#### JSON records of objects:
---
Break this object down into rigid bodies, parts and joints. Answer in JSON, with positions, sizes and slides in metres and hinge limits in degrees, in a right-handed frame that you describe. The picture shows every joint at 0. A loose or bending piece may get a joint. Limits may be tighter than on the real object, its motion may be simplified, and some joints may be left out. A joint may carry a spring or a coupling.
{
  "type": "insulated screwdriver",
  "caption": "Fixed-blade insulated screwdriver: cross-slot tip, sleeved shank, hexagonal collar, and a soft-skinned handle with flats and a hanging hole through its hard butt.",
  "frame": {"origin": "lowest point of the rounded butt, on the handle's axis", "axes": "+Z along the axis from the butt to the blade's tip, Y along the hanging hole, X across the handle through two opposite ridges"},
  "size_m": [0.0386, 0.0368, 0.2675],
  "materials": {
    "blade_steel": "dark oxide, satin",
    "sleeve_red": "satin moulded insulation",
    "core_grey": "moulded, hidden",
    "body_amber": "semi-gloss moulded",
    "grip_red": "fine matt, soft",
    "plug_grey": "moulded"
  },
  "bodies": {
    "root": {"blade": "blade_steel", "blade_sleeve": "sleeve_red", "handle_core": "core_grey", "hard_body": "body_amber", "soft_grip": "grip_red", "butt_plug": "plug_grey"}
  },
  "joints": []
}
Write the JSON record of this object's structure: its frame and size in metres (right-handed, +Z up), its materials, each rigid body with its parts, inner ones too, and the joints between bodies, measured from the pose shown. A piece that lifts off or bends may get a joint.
---
#### Goal:
From the entries above, extract every line where the word "handed" appears.

#### Finished answer:
Break this object down into rigid bodies, parts and joints. Answer in JSON, with positions, sizes and slides in metres and hinge limits in degrees, in a right-handed frame that you describe. The picture shows every joint at 0. A loose or bending piece may get a joint. Limits may be tighter than on the real object, its motion may be simplified, and some joints may be left out. A joint may carry a spring or a coupling.
Write the JSON record of this object's structure: its frame and size in metres (right-handed, +Z up), its materials, each rigid body with its parts, inner ones too, and the joints between bodies, measured from the pose shown. A piece that lifts off or bends may get a joint.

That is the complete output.